No, there's no mistake in the title. This stage of my Tour de Finlande has been exactly the Tour the Helsinki, which is a community ride of 140 km around the Helsinki metropolitan area. I knew about the race already the last year, but I was too late to participate, as I read about it the day it took place. So this year I had already enrolled in May, just to be sure I could make it. And it has been really unforgettable, so I'll try to be as detailed as possible about this day.
The history of Ruotsinpyhtää, literally Pyhtää of Sweden, traces back to 1743 when the Kingdom of Sweden – having back then the sovereignty all over Finland – lost the Russo-Swedish War, and had to cede to Russia the part of south-eastern Finland up to the river Kymijoki. This meant that the town of Pyhtää was divided in two, and Ruotsinpyhtää got its name being the part of the town that remained in Finland, that is, under the Swedish crown. Nowadays the places have still different names, and Ruotsinpyhtää is famous for its old ironworks, typical factories especially here in the south. The museum was open until the end of August, so I missed for a couple of days. Have to get back here in the proper summer.
As I did for the mosquitoes, I won't comment anymore on the hardness of a punched air mattress. Can't do anything about it in the middle of the forest. Can't even put it in the water to find the hole, as that's one of the few things I try hard to keep dry. Funnily enough, the last night was dry, but as soon as I got out of the tent this morning to get to the toilet – that is, I walked to the tree about five metres from the tent – the first drops of rain arrived. And again I got stuck waiting for it to stop.
Big changes in just a few days. First of all it seems the hot weather has gone for good. I just took back the long johns that I used in Lapland, as the temperature went down to 14-15 degrees the last week. One month ago it was 35, so the different is not that small.
So, the last time I blogged something I was in Turku. From there I quickly went by train back to Helsinki as time was running out. Basically I had to be in Espoo for the Espoo Ciné film festival, which ended the day before yesterday. During this time I didn't drop cycling, as living in Helsinki I did my 20-25 km per day going back and forth between the capital and Espoo.
And with today's leg I reached 4000 km. I admit I really can't explain the feeling, it is a bit like living in a different dimension. Just to make things clear: the amount of km is really a lot, but this is not an extreme sport, nor a competition. You just need time and not necessarily a pre-training, the muscles will come little by little, you can decide how many km you want to do in a day, and the speed you want to keep. In any case I'm still impressed, as I had never done anything like this before.
It's unbelievable how many people I have met in the Midnight Sun Film Festival: today my big thanks go to Kaisa who saved me from another hard night on a punctured air mattress giving me shelter at hers in Kustavi. I definitely should get a new mattress, no way I can find the puncture.
Today the trip on road has been quite short, as I had to get help by a total amount of seven ferries: this is Saaristo Rengastie, the wonderful Archipelago Trail, which brought me in the heart of the Turku Archipelago.

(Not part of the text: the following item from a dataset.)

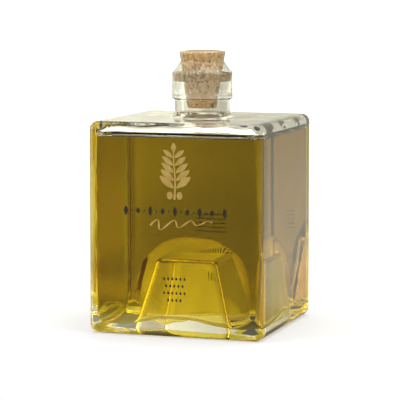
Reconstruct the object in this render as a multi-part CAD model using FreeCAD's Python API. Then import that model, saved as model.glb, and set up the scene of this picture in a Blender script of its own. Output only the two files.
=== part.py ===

I had a wonderful sleep last night: a very quite forest next to a not so trafficked road. But maybe I would have slept anyway as yesterday I've been awake for 18 hours. This basically means that I woke up quite late and had everything packed only around 10:30. The first stop was just a few km away: Sauvo is a small town with a huge church in stone. As a matter of fact the roof of the church was huge, almost twice the height of the walls: when I saw it from a distance I must admit I thought it was a castle. It's a pity today was Sunday and there was a mass going on: I just had a quick look as I didn't want to disturb the prayers with my immoral atheist soul.